Condition	Geometric interpretation	Solution
$\frac{a_1}{a_2} \neq \frac{b_1}{b_2}$	Lines intersect	Unique solution
$\frac{a_1}{a_2} = \frac{b_1}{b_2} = \frac{c_1}{c_2}$	Lines coincide	Infinite solutions
$\frac{a_1}{a_2} = \frac{b_1}{b_2} \neq \frac{c_1}{c_2}$	Parallel lines	No solution

Important Methods

Express one variable in terms of the other from one equation
Substitute into the second equation
Solve the resulting single-variable equation
Back-substitute to find the other variable

Multiply equations by suitable constants to make coefficients of one variable equal
Add or subtract the equations to eliminate that variable
Solve for the remaining variable
Substitute back

\frac{x}{b_1 c_2 - b_2 c_1} = \frac{y}{c_1 a_2 - c_2 a_1} = \frac{1}{a_1 b_2 - a_2 b_1}

Useful when the answer needs to be expressed as fractions or for quick work. Most reliable when coefficients are messy.

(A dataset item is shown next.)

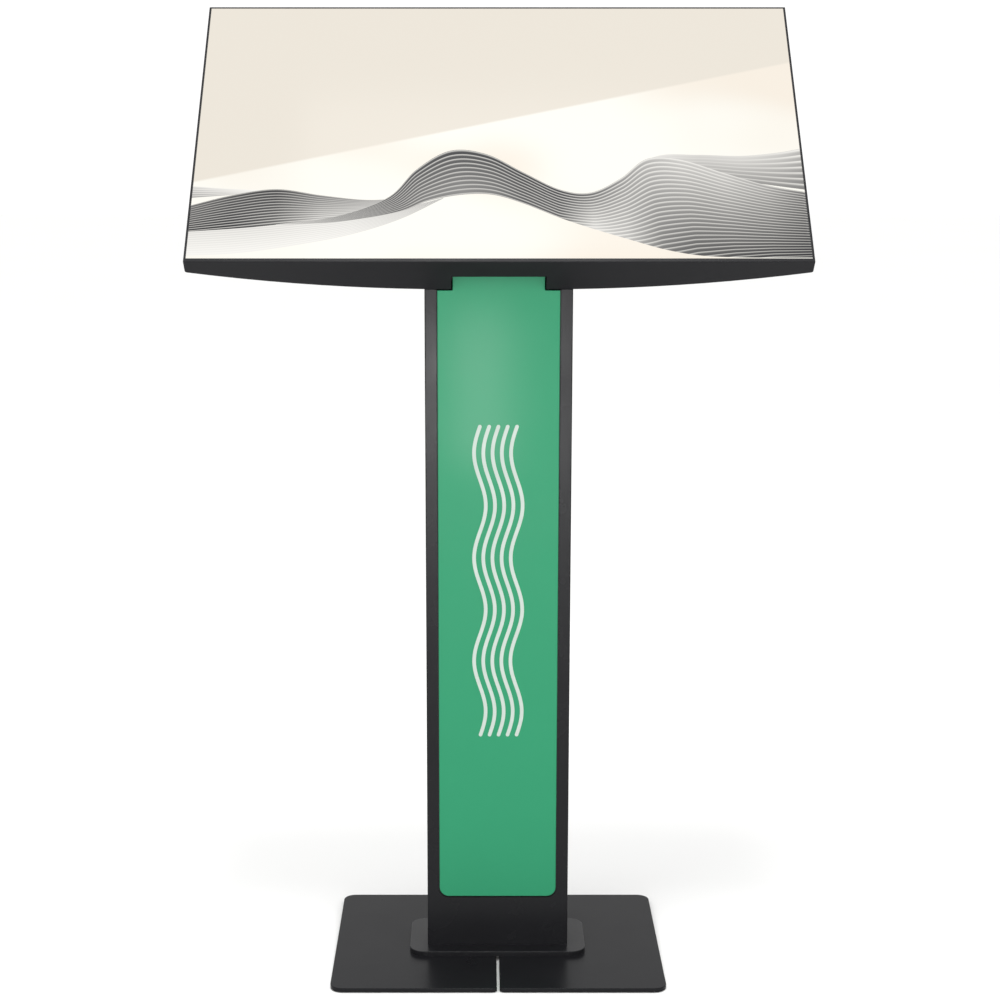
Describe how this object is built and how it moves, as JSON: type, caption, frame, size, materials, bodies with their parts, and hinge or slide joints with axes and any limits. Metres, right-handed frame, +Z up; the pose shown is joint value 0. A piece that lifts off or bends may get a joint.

Solved Previous Year Questions

PYQ 1 — Elimination (4 marks)

Solve: $3x + 4y = 10$ and $2x − 3y = 1$

Multiply equation 1 by 3: $9x + 12y = 30$

Multiply equation 2 by 4: $8x - 12y = 4$

Add: $17x = 34 \Rightarrow x = 2$

Substitute in equation 1: $6 + 4y = 10 \Rightarrow y = 1$

Solution: $x = 2, y = 1$

PYQ 2 — Word Problem (4 marks)

Five years ago, Naina was 3 times as old as Atul. Ten years later, Naina will be twice as old as Atul. Find their present ages.

Let Naina’s present age = $x$ , Atul’s = $y$ .

Five years ago: $x - 5 = 3(y - 5) \Rightarrow x - 3y = -10$ … (1)

Ten years later: $x + 10 = 2(y + 10) \Rightarrow x - 2y = 10$ … (2)

Subtract (1) from (2): $y = 20$

From (2): $x = 10 + 2(20) = 50$

Naina is 50 years old, Atul is 20 years old.

Verify: 5 years ago: 45 = 3(15) ✓. Ten years later: 60 = 2(30) ✓

PYQ 3 — Consistency Check (2 marks)

Check whether the pair $2x + 3y = 7$ and $4x + 6y = 14$ is consistent.

$\frac{a_1}{a_2} = \frac{2}{4} = \frac{1}{2}$ , $\frac{b_1}{b_2} = \frac{3}{6} = \frac{1}{2}$ , $\frac{c_1}{c_2} = \frac{7}{14} = \frac{1}{2}$

All ratios are equal → infinitely many solutions (consistent, dependent). The equations represent the same line.

Difficulty Distribution

Level	%	Topics
Easy	30%	Substitution with simple numbers, consistency check
Medium	40%	Elimination with fractions, standard word problems
Hard	30%	Cross-multiplication, complex word problems

Expert Strategy

For word problems: Age problems, mixture problems, and upstream-downstream problems are the most common categories. Practice each category until you can set up equations in under 30 seconds.

For elimination: Always check whether adding or subtracting equations eliminates a variable before multiplying by new coefficients. Sometimes the equations already have equal coefficients.

Verify your answer by substituting both values into BOTH original equations. If either check fails, you made an arithmetic error.

In upstream-downstream problems: let speed of boat in still water = $b$ , speed of stream = $s$ . Upstream speed = $b - s$ , downstream speed = $b + s$ . These are the two equations. Practice this template until it’s automatic.

Common Traps

Trap 1: In the elimination method, when you subtract equations, students sometimes subtract some terms and add others by mistake. Be very deliberate: write out both equations side by side and subtract term by term.

Trap 2: In the consistency ratio check, writing the ratios as $\frac{a_1}{a_2}$ but accidentally computing $\frac{a_2}{a_1}$ . Always keep the equation-1 values in the numerator.

Trap 3: In word problems, choosing the variable assignment incorrectly (e.g., assigning $x$ to the older person when the problem says “younger is x times older”). Read the problem statement once more before writing equations.

Trap 4: Forgetting to verify the solution in both equations. CBSE marking schemes often have a verification step worth 1 mark. Never skip it.